Cancer poses significant challenges for patients and caregiving partners. Avoidant communication has been linked to poorer psychosocial adjustment to cancer. Two conceptual models have been proposed to account for this linkage: the social-cognitive processing and relationship intimacy models.
Objective: To examine the utility of these models in explaining patient and partner psychological and relationship adjustment on a day-to-day basis using ecological momentary assessment.
Method: Patients with breast, colorectal, or lung cancer and their partners (286 dyads) were prompted twice daily for 14 days via smartphone to answer questions about communication with their partner, adjustment (psychological distress and relationship satisfaction), and hypothesized mediators (avoidant thoughts and intimacy). Data were collected from 2017 to 2020.

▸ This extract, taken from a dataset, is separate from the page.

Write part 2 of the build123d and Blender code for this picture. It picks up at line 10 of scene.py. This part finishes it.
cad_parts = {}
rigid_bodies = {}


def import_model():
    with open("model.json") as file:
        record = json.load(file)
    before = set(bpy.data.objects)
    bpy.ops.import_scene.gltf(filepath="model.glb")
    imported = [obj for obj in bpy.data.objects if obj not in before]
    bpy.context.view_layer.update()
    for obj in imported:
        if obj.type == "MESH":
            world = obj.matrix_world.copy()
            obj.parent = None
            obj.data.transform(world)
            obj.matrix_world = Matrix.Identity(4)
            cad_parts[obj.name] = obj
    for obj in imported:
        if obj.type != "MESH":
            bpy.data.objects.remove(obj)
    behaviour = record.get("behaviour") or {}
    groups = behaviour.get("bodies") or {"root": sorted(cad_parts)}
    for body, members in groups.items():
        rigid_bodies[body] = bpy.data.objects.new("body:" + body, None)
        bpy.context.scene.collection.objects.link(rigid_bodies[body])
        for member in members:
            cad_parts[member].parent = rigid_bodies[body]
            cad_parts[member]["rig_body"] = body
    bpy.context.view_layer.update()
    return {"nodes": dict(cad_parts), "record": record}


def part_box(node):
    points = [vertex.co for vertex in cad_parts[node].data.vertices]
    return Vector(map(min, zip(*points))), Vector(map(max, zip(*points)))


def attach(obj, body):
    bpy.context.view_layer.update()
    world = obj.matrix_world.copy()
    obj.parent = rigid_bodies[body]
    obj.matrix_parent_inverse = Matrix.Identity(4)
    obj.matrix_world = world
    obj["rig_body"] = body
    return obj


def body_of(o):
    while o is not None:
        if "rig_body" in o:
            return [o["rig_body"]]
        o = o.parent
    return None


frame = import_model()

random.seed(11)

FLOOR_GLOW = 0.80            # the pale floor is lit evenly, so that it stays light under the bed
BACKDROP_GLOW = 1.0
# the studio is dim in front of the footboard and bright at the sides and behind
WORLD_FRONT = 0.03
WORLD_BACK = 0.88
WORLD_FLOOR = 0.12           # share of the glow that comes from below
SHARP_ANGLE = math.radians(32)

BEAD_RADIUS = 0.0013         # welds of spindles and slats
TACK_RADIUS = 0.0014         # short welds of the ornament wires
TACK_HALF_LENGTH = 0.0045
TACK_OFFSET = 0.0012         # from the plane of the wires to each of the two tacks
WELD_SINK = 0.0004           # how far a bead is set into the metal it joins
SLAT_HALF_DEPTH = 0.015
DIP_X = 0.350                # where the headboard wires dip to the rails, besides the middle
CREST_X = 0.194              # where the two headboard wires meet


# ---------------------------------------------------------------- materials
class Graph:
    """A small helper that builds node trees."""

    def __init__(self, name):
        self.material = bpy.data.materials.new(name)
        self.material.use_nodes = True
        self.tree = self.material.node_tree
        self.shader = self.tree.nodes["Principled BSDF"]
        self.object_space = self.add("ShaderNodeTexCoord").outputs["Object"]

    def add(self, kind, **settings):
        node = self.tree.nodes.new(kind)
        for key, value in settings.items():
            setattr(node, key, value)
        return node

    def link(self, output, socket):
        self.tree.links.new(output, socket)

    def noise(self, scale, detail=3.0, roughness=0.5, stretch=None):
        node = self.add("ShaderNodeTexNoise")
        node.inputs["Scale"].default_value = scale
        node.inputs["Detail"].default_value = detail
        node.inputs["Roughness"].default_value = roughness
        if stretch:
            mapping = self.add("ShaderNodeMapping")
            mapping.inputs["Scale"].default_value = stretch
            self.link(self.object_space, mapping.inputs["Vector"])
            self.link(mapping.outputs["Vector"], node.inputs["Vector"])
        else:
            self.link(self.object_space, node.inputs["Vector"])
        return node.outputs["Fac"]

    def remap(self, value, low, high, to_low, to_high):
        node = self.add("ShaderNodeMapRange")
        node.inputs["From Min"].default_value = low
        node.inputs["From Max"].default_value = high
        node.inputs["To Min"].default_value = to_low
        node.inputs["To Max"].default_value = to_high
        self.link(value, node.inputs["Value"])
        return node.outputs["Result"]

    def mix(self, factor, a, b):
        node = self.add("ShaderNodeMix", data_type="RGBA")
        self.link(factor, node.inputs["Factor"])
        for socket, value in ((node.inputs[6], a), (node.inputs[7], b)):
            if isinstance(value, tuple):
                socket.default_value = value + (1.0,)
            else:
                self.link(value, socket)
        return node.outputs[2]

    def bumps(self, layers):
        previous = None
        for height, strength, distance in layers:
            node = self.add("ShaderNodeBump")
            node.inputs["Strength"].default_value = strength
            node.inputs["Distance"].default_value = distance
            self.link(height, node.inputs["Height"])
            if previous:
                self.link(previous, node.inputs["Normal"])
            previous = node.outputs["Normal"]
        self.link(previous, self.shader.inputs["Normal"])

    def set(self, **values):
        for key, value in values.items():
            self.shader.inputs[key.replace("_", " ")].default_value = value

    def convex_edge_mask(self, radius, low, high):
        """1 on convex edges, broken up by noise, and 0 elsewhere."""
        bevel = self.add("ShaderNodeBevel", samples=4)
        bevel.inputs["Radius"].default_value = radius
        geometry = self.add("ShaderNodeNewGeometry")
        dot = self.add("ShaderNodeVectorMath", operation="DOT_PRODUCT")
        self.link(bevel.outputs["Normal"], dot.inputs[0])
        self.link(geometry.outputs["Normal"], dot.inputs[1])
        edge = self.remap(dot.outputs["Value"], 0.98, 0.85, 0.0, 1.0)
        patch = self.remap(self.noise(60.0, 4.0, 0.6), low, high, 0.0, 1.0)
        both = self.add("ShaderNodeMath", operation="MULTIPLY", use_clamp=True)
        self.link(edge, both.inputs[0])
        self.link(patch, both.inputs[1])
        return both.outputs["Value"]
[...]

Results: Participants responded to 92% of prompts and completed 91%. Results supported the relationship intimacy but not the social-cognitive processing model. On afternoons when participants (both patients and caregivers) held back or perceived avoidance or criticism from their partner, they reported less intimacy, as did their partners; this lowered intimacy, in turn, led to participants' (both patients' and caregivers') own lowered relationship satisfaction that evening and to patients' lowered relationship satisfaction through caregivers' lowered intimacy (one-tailed Bayesian ps < .025). When distress was the criterion, patients' holding back or perceived avoidance/criticism led to their own increased distress through their own decreased intimacy, and caregivers' holding back or perceived avoidance/criticism led to patients' increased distress through patients' lowered intimacy (one-tailed Bayesian ps < .005).